Up to and including the line containing "for the screws.", please reproduce the lines of the listing below, starting from the top.

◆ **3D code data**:

====

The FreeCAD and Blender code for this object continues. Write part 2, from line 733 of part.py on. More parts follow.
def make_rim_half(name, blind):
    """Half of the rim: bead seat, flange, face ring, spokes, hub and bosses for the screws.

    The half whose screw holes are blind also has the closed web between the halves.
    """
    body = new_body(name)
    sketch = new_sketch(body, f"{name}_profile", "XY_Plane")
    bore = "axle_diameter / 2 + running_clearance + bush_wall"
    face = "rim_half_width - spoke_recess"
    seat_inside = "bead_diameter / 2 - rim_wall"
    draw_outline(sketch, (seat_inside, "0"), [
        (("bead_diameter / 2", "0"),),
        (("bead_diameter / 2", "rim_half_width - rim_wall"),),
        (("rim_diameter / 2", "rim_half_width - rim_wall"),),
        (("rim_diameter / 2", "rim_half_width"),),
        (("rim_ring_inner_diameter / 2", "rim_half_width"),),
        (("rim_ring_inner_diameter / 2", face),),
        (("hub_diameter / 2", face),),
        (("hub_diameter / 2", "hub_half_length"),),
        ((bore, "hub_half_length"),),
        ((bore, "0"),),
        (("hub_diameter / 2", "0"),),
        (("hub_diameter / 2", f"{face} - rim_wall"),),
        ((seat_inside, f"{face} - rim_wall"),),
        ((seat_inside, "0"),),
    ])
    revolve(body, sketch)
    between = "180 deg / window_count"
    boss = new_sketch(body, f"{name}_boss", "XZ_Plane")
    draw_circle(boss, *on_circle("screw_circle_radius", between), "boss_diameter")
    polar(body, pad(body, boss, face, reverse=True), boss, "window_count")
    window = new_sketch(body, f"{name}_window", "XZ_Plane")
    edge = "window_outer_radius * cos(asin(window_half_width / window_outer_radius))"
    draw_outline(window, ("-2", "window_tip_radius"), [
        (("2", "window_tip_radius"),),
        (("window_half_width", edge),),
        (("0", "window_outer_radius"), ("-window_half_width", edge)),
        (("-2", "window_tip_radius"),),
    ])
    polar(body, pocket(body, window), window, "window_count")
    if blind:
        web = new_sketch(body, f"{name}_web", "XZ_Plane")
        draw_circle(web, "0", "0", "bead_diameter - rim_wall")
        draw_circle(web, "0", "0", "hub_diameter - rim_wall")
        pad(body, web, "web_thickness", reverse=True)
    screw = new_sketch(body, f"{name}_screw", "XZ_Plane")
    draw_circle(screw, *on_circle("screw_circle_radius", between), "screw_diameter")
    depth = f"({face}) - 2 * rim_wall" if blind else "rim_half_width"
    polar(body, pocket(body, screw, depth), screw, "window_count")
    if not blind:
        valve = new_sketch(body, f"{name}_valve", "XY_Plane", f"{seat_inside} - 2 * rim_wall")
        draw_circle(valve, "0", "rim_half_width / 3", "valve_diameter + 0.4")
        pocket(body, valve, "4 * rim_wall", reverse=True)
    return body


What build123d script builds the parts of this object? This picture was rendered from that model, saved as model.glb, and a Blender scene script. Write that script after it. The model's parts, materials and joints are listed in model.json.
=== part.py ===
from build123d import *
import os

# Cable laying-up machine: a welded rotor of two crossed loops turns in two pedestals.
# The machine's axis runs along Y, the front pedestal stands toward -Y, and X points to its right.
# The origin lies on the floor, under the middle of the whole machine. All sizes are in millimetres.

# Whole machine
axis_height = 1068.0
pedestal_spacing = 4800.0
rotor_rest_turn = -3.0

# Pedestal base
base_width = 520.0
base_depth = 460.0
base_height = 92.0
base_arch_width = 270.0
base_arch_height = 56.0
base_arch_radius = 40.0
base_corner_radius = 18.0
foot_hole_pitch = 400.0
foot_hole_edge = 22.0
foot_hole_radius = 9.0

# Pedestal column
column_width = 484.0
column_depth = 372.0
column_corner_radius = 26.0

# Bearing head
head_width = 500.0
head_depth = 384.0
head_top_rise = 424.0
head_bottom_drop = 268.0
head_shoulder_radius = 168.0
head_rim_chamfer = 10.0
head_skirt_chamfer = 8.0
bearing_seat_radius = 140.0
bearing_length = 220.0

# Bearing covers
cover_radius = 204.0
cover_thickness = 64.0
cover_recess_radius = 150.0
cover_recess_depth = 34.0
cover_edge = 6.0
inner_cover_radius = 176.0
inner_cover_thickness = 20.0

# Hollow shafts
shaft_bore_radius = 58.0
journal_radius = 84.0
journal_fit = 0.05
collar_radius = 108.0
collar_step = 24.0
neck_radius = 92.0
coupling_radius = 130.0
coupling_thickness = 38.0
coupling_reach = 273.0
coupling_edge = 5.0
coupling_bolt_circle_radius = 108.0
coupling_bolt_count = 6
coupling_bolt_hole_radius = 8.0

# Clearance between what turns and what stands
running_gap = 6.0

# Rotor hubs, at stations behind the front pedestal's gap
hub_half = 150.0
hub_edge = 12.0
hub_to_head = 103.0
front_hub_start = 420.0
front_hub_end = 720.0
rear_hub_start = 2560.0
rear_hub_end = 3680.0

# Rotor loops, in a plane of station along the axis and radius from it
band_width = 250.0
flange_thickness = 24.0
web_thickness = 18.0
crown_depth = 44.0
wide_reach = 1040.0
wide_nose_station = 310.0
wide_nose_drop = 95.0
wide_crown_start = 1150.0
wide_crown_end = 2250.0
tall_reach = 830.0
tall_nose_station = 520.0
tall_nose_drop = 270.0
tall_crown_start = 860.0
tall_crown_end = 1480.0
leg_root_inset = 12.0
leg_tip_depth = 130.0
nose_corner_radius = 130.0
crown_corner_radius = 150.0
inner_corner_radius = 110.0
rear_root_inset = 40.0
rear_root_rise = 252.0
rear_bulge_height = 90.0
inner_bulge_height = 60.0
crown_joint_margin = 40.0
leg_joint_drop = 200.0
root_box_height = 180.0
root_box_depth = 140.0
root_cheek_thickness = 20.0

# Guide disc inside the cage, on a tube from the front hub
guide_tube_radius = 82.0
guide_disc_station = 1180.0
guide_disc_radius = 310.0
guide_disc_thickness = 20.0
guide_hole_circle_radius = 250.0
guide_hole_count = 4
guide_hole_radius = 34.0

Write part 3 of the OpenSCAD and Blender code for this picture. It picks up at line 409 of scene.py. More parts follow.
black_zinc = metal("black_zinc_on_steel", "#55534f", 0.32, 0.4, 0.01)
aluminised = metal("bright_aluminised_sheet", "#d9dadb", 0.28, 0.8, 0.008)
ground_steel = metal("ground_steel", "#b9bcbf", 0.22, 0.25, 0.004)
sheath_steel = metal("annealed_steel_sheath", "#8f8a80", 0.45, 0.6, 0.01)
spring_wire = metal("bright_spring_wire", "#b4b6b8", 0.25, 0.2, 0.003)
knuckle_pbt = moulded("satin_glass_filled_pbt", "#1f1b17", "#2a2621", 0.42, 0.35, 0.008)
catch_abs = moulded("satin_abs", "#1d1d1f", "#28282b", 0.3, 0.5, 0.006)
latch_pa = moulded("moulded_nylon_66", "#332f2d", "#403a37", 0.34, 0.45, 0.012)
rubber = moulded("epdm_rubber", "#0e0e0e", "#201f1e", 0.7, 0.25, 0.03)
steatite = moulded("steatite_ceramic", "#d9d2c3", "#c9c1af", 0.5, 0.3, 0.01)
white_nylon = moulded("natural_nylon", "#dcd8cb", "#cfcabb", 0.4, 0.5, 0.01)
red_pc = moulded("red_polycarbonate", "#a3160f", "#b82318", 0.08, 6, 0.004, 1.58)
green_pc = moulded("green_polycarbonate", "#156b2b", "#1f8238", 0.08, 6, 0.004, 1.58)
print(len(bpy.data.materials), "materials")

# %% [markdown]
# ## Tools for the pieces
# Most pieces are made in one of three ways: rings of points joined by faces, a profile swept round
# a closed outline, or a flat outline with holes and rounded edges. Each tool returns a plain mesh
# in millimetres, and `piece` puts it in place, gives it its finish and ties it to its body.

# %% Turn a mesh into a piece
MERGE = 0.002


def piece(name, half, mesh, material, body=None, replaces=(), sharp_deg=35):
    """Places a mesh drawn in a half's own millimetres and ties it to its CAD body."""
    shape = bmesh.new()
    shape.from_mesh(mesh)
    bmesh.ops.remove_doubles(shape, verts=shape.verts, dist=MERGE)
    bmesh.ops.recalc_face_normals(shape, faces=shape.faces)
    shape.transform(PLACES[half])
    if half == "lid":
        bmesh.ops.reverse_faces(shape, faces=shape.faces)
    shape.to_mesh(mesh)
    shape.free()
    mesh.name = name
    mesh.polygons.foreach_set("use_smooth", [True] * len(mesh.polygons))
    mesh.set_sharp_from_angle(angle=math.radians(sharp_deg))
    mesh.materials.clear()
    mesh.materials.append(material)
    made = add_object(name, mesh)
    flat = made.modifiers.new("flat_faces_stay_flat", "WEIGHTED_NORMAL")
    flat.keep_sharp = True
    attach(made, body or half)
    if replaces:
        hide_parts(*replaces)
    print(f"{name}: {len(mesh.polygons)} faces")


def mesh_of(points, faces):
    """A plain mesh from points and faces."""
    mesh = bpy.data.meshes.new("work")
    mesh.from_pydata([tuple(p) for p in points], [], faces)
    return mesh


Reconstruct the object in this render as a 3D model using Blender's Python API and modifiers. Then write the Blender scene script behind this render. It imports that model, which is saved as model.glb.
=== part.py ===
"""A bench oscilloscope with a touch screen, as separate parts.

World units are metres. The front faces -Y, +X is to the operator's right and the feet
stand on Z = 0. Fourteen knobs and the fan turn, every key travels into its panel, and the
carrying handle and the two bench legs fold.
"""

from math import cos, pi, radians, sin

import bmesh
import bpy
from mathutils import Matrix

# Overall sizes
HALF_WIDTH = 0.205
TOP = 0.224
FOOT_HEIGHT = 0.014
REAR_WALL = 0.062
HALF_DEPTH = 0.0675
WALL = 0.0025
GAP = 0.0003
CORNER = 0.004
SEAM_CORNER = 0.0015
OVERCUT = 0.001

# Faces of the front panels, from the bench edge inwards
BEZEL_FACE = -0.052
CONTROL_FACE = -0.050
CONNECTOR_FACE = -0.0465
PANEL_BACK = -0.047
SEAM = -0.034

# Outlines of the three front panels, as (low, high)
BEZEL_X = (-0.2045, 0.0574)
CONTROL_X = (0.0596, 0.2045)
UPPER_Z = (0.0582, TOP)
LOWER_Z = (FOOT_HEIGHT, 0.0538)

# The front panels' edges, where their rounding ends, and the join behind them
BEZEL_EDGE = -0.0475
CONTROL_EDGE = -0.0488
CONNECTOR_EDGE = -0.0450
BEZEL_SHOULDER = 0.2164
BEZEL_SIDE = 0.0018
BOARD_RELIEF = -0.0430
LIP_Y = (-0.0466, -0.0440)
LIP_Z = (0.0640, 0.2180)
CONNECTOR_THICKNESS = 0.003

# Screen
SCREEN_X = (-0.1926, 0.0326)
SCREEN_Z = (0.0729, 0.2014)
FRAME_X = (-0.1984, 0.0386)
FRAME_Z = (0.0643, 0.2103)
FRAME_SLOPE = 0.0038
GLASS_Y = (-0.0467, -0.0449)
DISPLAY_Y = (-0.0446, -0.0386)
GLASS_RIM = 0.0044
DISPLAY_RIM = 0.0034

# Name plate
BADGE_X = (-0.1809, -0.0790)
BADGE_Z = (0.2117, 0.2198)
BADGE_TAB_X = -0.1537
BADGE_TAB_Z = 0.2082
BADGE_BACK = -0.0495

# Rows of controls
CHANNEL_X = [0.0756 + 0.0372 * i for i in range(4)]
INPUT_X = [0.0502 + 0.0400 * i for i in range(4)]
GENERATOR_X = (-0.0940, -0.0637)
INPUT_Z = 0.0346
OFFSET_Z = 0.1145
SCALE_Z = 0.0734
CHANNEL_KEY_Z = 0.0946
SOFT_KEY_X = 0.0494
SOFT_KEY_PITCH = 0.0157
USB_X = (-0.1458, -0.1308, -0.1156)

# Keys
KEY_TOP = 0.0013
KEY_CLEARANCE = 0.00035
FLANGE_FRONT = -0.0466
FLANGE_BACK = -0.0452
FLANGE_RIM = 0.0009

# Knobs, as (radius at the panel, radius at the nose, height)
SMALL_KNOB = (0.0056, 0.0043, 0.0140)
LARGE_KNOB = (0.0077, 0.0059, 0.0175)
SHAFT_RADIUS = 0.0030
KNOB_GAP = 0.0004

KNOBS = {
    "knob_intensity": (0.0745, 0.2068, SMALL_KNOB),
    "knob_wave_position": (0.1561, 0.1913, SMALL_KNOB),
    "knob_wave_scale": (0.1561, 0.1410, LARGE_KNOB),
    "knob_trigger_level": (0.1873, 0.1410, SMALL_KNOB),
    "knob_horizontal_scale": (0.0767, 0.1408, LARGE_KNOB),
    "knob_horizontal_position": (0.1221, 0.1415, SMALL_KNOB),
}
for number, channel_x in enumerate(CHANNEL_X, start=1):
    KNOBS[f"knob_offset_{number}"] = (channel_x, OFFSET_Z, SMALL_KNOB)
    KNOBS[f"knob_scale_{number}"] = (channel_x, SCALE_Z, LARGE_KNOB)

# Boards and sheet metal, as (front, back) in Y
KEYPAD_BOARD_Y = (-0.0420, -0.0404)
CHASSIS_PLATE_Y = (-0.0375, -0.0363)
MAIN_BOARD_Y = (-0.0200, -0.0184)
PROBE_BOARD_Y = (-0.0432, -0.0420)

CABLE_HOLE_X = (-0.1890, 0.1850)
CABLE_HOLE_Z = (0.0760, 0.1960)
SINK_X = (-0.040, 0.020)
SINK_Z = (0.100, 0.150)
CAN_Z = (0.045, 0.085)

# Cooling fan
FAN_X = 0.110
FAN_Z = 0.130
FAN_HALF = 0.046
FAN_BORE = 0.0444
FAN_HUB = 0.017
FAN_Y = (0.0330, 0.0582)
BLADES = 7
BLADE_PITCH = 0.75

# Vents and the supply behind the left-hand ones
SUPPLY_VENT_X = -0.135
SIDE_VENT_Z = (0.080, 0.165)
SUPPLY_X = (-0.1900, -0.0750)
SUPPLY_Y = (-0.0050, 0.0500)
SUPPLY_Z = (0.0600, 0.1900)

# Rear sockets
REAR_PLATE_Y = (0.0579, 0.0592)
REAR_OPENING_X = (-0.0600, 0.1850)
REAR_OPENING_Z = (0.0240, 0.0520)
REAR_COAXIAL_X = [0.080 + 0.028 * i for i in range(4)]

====

◆ **Exercise solution**:
The FreeCAD and Blender code for this object continues. Write part 2, from line 733 of part.py on. More parts follow.
def make_rim_half(name, blind):
    """Half of the rim: bead seat, flange, face ring, spokes, hub and bosses for the screws.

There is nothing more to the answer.